__TASK GOAL__:
Below this line is a set of entries; quote exactly the lines from the line that contains "angle in LEG_ANGLES]))" to the line that contains "if empty is", both lines included.

__DATA FOR THIS TASK__:

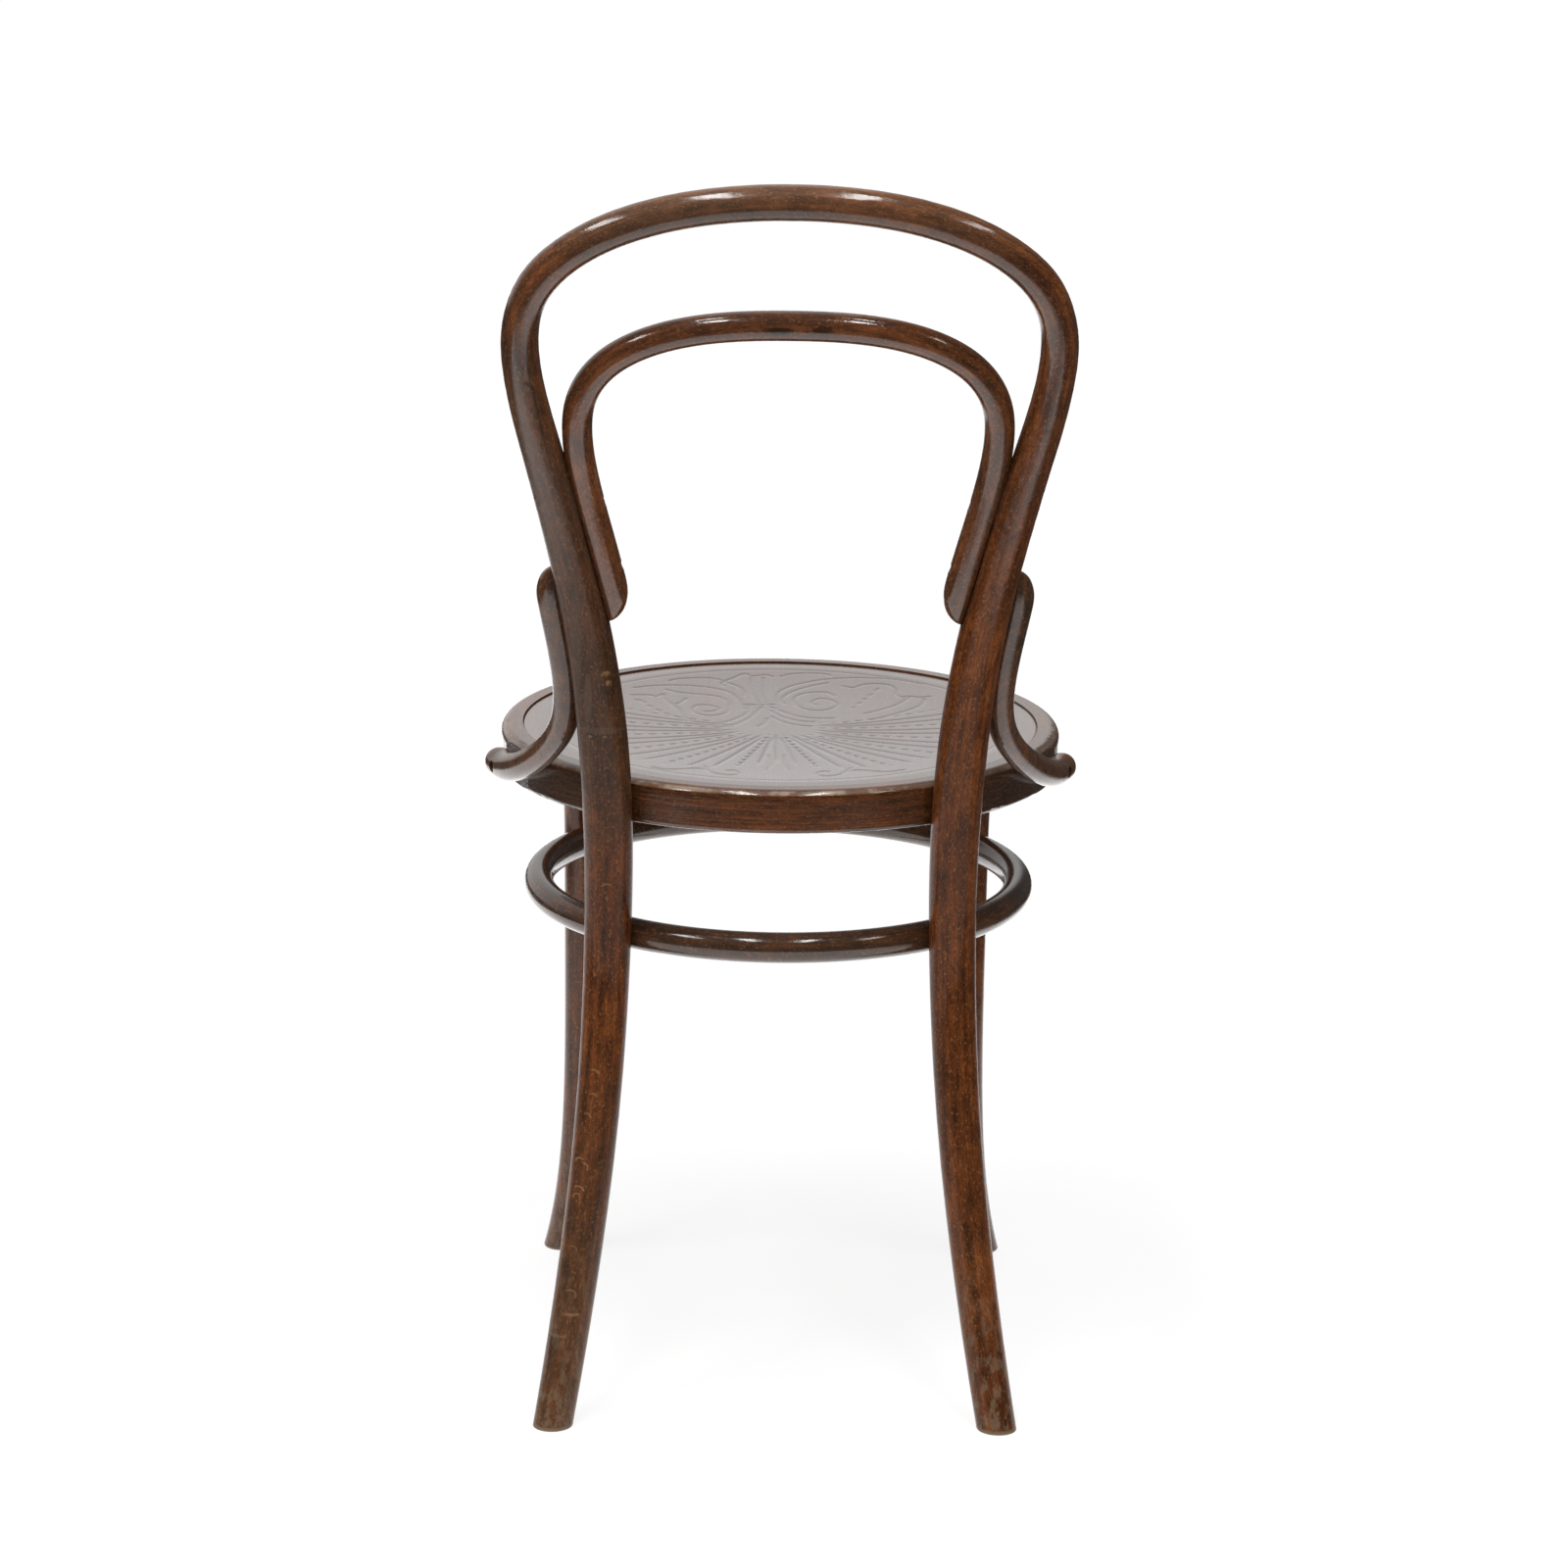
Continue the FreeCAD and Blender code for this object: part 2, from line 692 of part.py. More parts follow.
def leg_block():
    """A block glued inside the seat ring over the front leg's shoulder."""
    outer = ring_inner_radius - fit_gap
    height = seat_underside
    ring = Part.makeCylinder(outer, block_height, Vector(0, 0, height))
    ring = ring.cut(Part.makeCylinder(outer - block_depth, block_height, Vector(0, 0, height)))
    corners = [Vector(0, 0, height)]
    for turn in (-block_half_angle, block_half_angle):
        corners.append(plan_direction(FRONT_TOP_ANGLE + turn) * seat_diameter + UP * height)
    wedge = Part.Face(Part.makePolygon(corners + [corners[0]])).extrude(UP * block_height)
    solid = ring.common(wedge)
    solid.translate(Vector(0, seat_centre_y, 0))
    return solid


def export(name, shapes):
    shape = shapes[0] if len(shapes) == 1 else Part.makeCompound(shapes)
    shape.exportStep("parts/" + name + ".step")
    valid = all(solid.isValid() for solid in shape.Solids)
    print(name, len(shape.Solids), "solids", round(shape.Volume), "mm3, valid:", valid)


export("back_bow", [back_bow()])
export("inner_bow", [inner_bow()])
export("seat_ring", [seat_ring()])
export("seat_panel", [seat_panel()])
export("leg_ring", [leg_ring()])
for name, left in (("front_leg", front_leg()), ("bracket", bracket()), ("leg_block", leg_block())):
    export(name + "_left", [left])
    export(name + "_right", [mirrored(left)])
export("seat_bolts", left_and_right([seat_bolt()]))
export("seat_bolt_nuts", left_and_right([seat_bolt_nut()]))
export("seat_bolt_washers", left_and_right([seat_bolt_washer()]))
export("inner_bow_screws", left_and_right(inner_screws(screw)))
export("leg_ring_screws", left_and_right([leg_ring_screw(angle, screw) for angle in LEG_ANGLES]))
export("bracket_post_screws", left_and_right([bracket_top_screw(screw)]))
export("bracket_seat_screws", left_and_right([bracket_seat_screw(screw)]))
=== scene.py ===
import math

import bpy
import numpy as np
from mathutils import Matrix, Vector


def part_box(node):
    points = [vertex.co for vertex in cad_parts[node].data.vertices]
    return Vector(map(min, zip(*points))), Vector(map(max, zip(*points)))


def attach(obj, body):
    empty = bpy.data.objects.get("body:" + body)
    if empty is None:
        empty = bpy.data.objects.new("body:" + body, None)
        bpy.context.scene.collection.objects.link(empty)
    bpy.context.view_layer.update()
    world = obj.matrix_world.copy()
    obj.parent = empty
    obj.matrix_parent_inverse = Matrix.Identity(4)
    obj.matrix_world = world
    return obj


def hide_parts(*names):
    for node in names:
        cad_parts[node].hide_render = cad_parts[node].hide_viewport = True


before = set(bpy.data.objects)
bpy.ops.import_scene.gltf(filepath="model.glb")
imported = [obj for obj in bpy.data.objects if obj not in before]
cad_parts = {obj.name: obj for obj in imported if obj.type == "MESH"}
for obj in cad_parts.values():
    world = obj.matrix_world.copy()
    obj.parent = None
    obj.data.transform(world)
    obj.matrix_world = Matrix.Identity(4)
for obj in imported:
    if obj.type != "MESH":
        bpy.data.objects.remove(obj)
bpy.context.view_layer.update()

# A bentwood bistro chair, in metres: the floor is z = 0, the sitter faces -Y with +X on their
# left, and the photo was taken from +Y. The solids come from the frame. This script gives them
# their finishes, and redraws the seat panel with its pressed ornament.

ring_low, ring_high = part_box("seat_ring")
panel_low, panel_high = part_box("seat_panel")
SEAT_Y = (ring_low[1] + ring_high[1]) / 2
SEAT_TOP = ring_high[2]
PANEL_TOP = panel_high[2]
PANEL_RIM = (panel_high[0] - panel_low[0]) / 2

# The lines that the grain follows. An arch springs from its widest place and rises from there.
BACK_ARCH = {"Half Width": 0.178, "Spring": 0.7838, "Rise": 0.0946}
INNER_ARCH = {"Half Width": 0.1407, "Spring": 0.7176, "Rise": 0.076}
INNER_END_HEIGHT, INNER_END_X = 0.57, 0.108
SEAT_RING_RADIUS = 0.195
LEG_RING_RADIUS = 0.1756

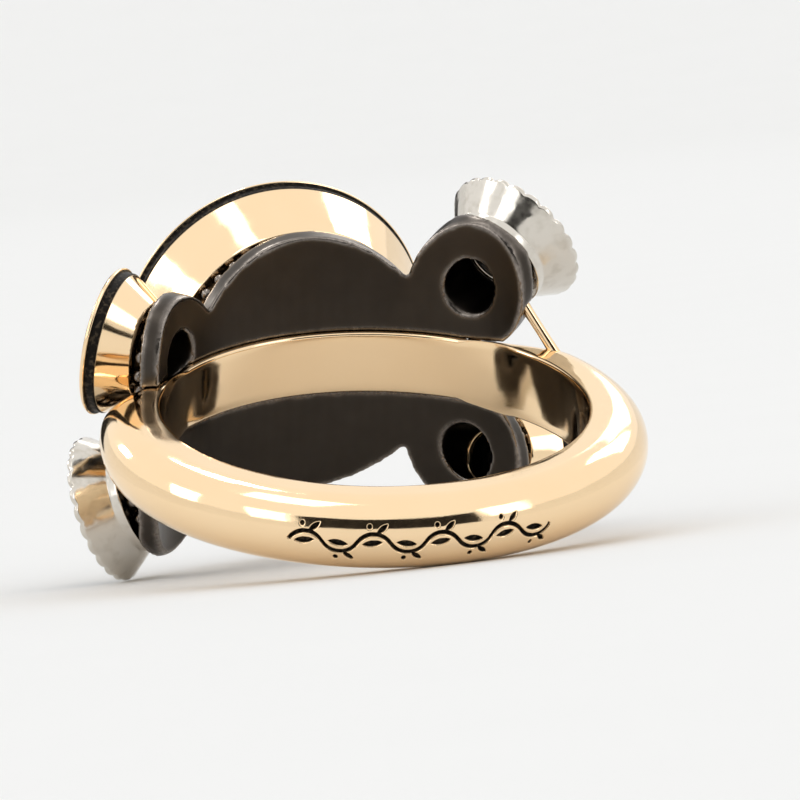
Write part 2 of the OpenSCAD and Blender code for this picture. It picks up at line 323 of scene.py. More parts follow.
def rose_gold_polished(colours, carved):
    """14 carat rose gold, buffed to a mirror. The eye sees a warm mirror whose reflections are
    a little soft where the wheel left haze, with hair-fine wear from the finger. Carved strokes
    and turned grooves, where the "carved" attribute is 1, hold black patina. In the groove
    under a setting's lip, that black is also painted shade."""
    material, tree = new_material("rose_gold_carved" if carved else "rose_gold_polished")
    here = add(tree, "ShaderNodeTexCoord").outputs["Object"]
    # Buffing haze in soft patches about 0.8 mm across
    haze = add(tree, "ShaderNodeTexNoise", {"Vector": here, "Scale": 1.25 / MM, "Detail": 3})
    hazy = {"Value": haze, "From Min": 0.3, "From Max": 0.7, "To Min": 0.045, "To Max": 0.11}
    rough = add(tree, "ShaderNodeMapRange", hazy)
    # Copper-rich and copper-poor tone of the alloy's skin, 2 mm across and very faint
    tone = add(tree, "ShaderNodeTexNoise", {"Vector": here, "Scale": 0.5 / MM, "Detail": 2})
    warm = linear(colours.rose_gold)
    cool = [warm[0] * 0.985, warm[1] * 0.965, warm[2] * 0.93, 1]
    alloy = add(tree, "ShaderNodeMix", {"Factor": tone, "A": warm, "B": cool}, data_type="RGBA")
    # Hair-fine wear, 0.05 mm, drawn coarser than the real 0.01 mm so that it shows
    hairs = {"Vector": here, "Scale": 20 / MM, "Detail": 2, "Roughness": 0.6}
    wear = add(tree, "ShaderNodeTexNoise", hairs)
    bump = add(tree, "ShaderNodeBump", {"Height": wear, "Strength": 0.05, "Distance": 0.01 * MM})
    # Hand buffing leaves soft waves 2 mm long, which bend the reflections
    waves = add(tree, "ShaderNodeTexNoise", {"Vector": here, "Scale": 0.5 / MM, "Detail": 1})
    wavy = {"Height": waves, "Strength": 0.5, "Distance": 0.06 * MM, "Normal": bump}
    bump = add(tree, "ShaderNodeBump", wavy)
    if carved:
        # Hairlines that the buff left along the band, 1 mm long. They are drawn 0.05 mm wide,
        # five times their real width, so that they show.
        wrap = add(tree, "ShaderNodeUVMap", uv_map="unrolled")
        narrow = {0: wrap, 1: (1.0, 20.0, 1.0)}
        drawn_out = add(tree, "ShaderNodeVectorMath", narrow, operation="MULTIPLY")
        lines = add(tree, "ShaderNodeTexNoise", {"Vector": drawn_out, "Scale": 1.0, "Detail": 3})
        buffed = {"Height": lines, "Strength": 0.06, "Distance": 0.01 * MM, "Normal": bump}
        bump = add(tree, "ShaderNodeBump", buffed)
    cut = add(tree, "ShaderNodeAttribute", attribute_name="carved").outputs["Fac"]
    # All but the shallow edge of a cut is black
    stroke = add(tree, "ShaderNodeMapRange", {"Value": cut, "From Min": 0.12, "From Max": 0.5})
    # Patina sits unevenly in the cuts, so some of their floors glint
    grain = add(tree, "ShaderNodeTexNoise", {"Vector": here, "Scale": 6 / MM, "Detail": 2})
    uneven = {"Value": grain, "From Min": 0.34, "From Max": 0.5, "To Min": 0.95, "To Max": 1.0}
    hold = add(tree, "ShaderNodeMapRange", uneven)
    black = add(tree, "ShaderNodeMath", {0: stroke, 1: hold}, operation="MULTIPLY")
    patina = linear(colours.patina)
    skin = add(tree, "ShaderNodeMix", {"Factor": black, "A": alloy, "B": patina}, data_type="RGBA")
    shader = add(
        tree,
        "ShaderNodeBsdfPrincipled",
        {
            "Base Color": skin,
            "Metallic": add(tree, "ShaderNodeMapRange", {"Value": black, "To Min": 1.0, "To Max": 0.35}),
            "Roughness": add(tree, "ShaderNodeMix", {"Factor": black, "A": rough, "B": 0.5}),
            # The low specular level only reaches the patina, which isn't metal
            "Specular IOR Level": 0.1,
            "Normal": bump,
        },
    )
    add(tree, "ShaderNodeOutputMaterial", {"Surface": shader})
    return material


def white_metal_polished(colours):
    """Sterling silver, turned and then polished by hand. The eye sees a grey mirror with faint
    marks of the tool and patches of tarnish."""
    material, tree = new_material("white_metal_polished")
    here = add(tree, "ShaderNodeTexCoord").outputs["Object"]
    # Haze of the hand polish, 0.6 mm across
    haze = add(tree, "ShaderNodeTexNoise", {"Vector": here, "Scale": 1.6 / MM, "Detail": 3})
    hazy = {"Value": haze, "From Min": 0.3, "From Max": 0.7, "To Min": 0.1, "To Max": 0.2}
    rough = add(tree, "ShaderNodeMapRange", hazy)
    # Tarnish in patches 0.5 mm across
    dull = add(tree, "ShaderNodeTexNoise", {"Vector": here, "Scale": 2 / MM, "Detail": 4})
    patches = {"Value": dull, "From Min": 0.5, "From Max": 0.8, "To Max": 0.5}
    spots = add(tree, "ShaderNodeMapRange", patches)
    clean = linear(colours.white_metal)
    tarnished = [clean[0] * 0.62, clean[1] * 0.58, clean[2] * 0.52, 1]
    metal = add(tree, "ShaderNodeMix", {"Factor": spots, "A": clean, "B": tarnished}, data_type="RGBA")
    # Tool marks, drawn 0.07 mm wide so that they show
    marks = add(tree, "ShaderNodeTexNoise", {"Vector": here, "Scale": 15 / MM, "Detail": 2})
    bump = add(tree, "ShaderNodeBump", {"Height": marks, "Strength": 0.08, "Distance": 0.01 * MM})
    surface = {"Metallic": 1.0, "Base Color": metal, "Roughness": rough, "Normal": bump}
    shader = add(tree, "ShaderNodeBsdfPrincipled", surface)
    add(tree, "ShaderNodeOutputMaterial", {"Surface": shader})
    return material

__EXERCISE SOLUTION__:
export("leg_ring_screws", left_and_right([leg_ring_screw(angle, screw) for angle in LEG_ANGLES]))
export("bracket_post_screws", left_and_right([bracket_top_screw(screw)]))
export("bracket_seat_screws", left_and_right([bracket_seat_screw(screw)]))
=== scene.py ===
import math

import bpy
import numpy as np
from mathutils import Matrix, Vector


def part_box(node):
    points = [vertex.co for vertex in cad_parts[node].data.vertices]
    return Vector(map(min, zip(*points))), Vector(map(max, zip(*points)))


def attach(obj, body):
    empty = bpy.data.objects.get("body:" + body)
    if empty is None:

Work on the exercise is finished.